Dataset section start
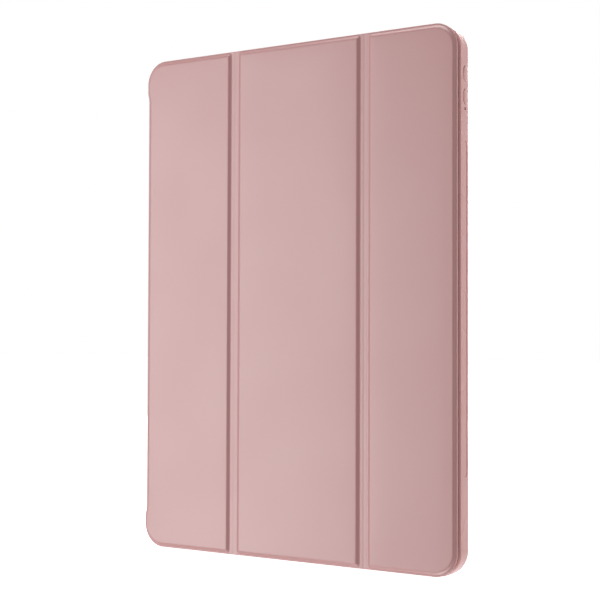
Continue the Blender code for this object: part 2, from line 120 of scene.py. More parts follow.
def addLights(s):
    for name, position, aim, size, power in s["boxes"]:
        data = bpy.data.lights.new(name, "AREA")
        data.shape = "RECTANGLE"
        data.size, data.size_y = size
        data.energy = power
        lamp = bpy.data.objects.new(name, data)
        bpy.context.scene.collection.objects.link(lamp)
        lamp.location = position
        lamp.rotation_euler = (Vector(aim) - Vector(position)).to_track_quat("-Z", "Y").to_euler()
    world = bpy.data.worlds.new("studio")
    bpy.context.scene.world = world
    world.use_nodes = True
    nodes, links = world.node_tree.nodes, world.node_tree.links
    sky = nodes["Background"]
    path = nodes.new("ShaderNodeLightPath")
    where = nodes.new("ShaderNodeTexCoord")
    parts = nodes.new("ShaderNodeSeparateXYZ")
    links.new(where.outputs["Generated"], parts.inputs[0])

    def ranged(value, low, high, start=0.0):
        level = nodes.new("ShaderNodeMapRange")
        level.inputs["From Min"].default_value = start
        for socket, given in (("Value", value), ("To Min", low), ("To Max", high)):
            if isinstance(given, float):
                level.inputs[socket].default_value = given
            else:
                links.new(given, level.inputs[socket])
        return level.outputs["Result"]

    glow = ranged(parts.outputs["Z"], s["below"], s["above"], -1.0)
    gleam = ranged(parts.outputs["Y"], s["gleamFront"], s["gleamBack"], -1.0)
    unseen = ranged(path.outputs["Is Glossy Ray"], glow, gleam)
    links.new(ranged(path.outputs["Is Camera Ray"], unseen, 1.0), sky.inputs["Strength"])
    sky.inputs["Color"].default_value = (1.0, 1.0, 1.0, 1.0)
    bpy.context.scene.view_settings.view_transform = "Standard"


floor = {"reach": 6.0, "drop": 0.0002, "glow": 0.95, "color": (0.9, 0.9, 0.9, 1.0), "rough": 0.9}


def addFloor(f):
    reach = f["reach"]
    corners = [(-reach, -reach, 0.0), (reach, -reach, 0.0), (reach, reach, 0.0), (-reach, reach, 0.0)]
    mesh = bpy.data.meshes.new("floor")
    mesh.from_pydata(corners, [], [(0, 1, 2, 3)])
    paper = bpy.data.materials.new("whitePaper")
    paper.use_nodes = True
    shader = paper.node_tree.nodes["Principled BSDF"]
    shader.inputs["Base Color"].default_value = f["color"]
    shader.inputs["Roughness"].default_value = f["rough"]
    shader.inputs["Emission Color"].default_value = f["color"]
    shader.inputs["Emission Strength"].default_value = f["glow"]
    mesh.materials.append(paper)
    sheet = bpy.data.objects.new("floor", mesh)
    bpy.context.scene.collection.objects.link(sheet)
    sheet.location.z = -f["drop"]
    # the white light from below comes from the world, so the floor doesn't stand in its way
    sheet.visible_diffuse = sheet.visible_glossy = sheet.visible_shadow = False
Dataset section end
Your goal:
Would you copy out each line exactly as written?

Output of the exercise:
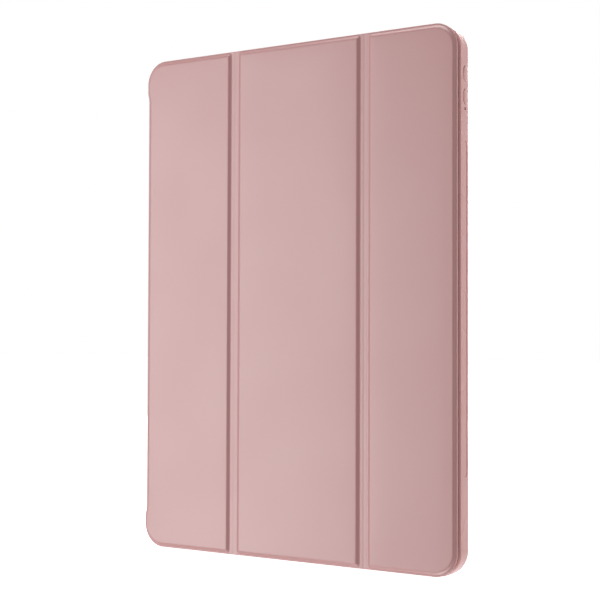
Continue the Blender code for this object: part 2, from line 120 of scene.py. More parts follow.
def addLights(s):
    for name, position, aim, size, power in s["boxes"]:
        data = bpy.data.lights.new(name, "AREA")
        data.shape = "RECTANGLE"
        data.size, data.size_y = size
        data.energy = power
        lamp = bpy.data.objects.new(name, data)
        bpy.context.scene.collection.objects.link(lamp)
        lamp.location = position
        lamp.rotation_euler = (Vector(aim) - Vector(position)).to_track_quat("-Z", "Y").to_euler()
    world = bpy.data.worlds.new("studio")
    bpy.context.scene.world = world
    world.use_nodes = True
    nodes, links = world.node_tree.nodes, world.node_tree.links
    sky = nodes["Background"]
    path = nodes.new("ShaderNodeLightPath")
    where = nodes.new("ShaderNodeTexCoord")
    parts = nodes.new("ShaderNodeSeparateXYZ")
    links.new(where.outputs["Generated"], parts.inputs[0])

    def ranged(value, low, high, start=0.0):
        level = nodes.new("ShaderNodeMapRange")
        level.inputs["From Min"].default_value = start
        for socket, given in (("Value", value), ("To Min", low), ("To Max", high)):
            if isinstance(given, float):
                level.inputs[socket].default_value = given
            else:
                links.new(given, level.inputs[socket])
        return level.outputs["Result"]

    glow = ranged(parts.outputs["Z"], s["below"], s["above"], -1.0)
    gleam = ranged(parts.outputs["Y"], s["gleamFront"], s["gleamBack"], -1.0)
    unseen = ranged(path.outputs["Is Glossy Ray"], glow, gleam)
    links.new(ranged(path.outputs["Is Camera Ray"], unseen, 1.0), sky.inputs["Strength"])
    sky.inputs["Color"].default_value = (1.0, 1.0, 1.0, 1.0)
    bpy.context.scene.view_settings.view_transform = "Standard"


floor = {"reach": 6.0, "drop": 0.0002, "glow": 0.95, "color": (0.9, 0.9, 0.9, 1.0), "rough": 0.9}


def addFloor(f):
    reach = f["reach"]
    corners = [(-reach, -reach, 0.0), (reach, -reach, 0.0), (reach, reach, 0.0), (-reach, reach, 0.0)]
    mesh = bpy.data.meshes.new("floor")
    mesh.from_pydata(corners, [], [(0, 1, 2, 3)])
    paper = bpy.data.materials.new("whitePaper")
    paper.use_nodes = True
    shader = paper.node_tree.nodes["Principled BSDF"]
    shader.inputs["Base Color"].default_value = f["color"]
    shader.inputs["Roughness"].default_value = f["rough"]
    shader.inputs["Emission Color"].default_value = f["color"]
    shader.inputs["Emission Strength"].default_value = f["glow"]
    mesh.materials.append(paper)
    sheet = bpy.data.objects.new("floor", mesh)
    bpy.context.scene.collection.objects.link(sheet)
    sheet.location.z = -f["drop"]
    # the white light from below comes from the world, so the floor doesn't stand in its way
    sheet.visible_diffuse = sheet.visible_glossy = sheet.visible_shadow = False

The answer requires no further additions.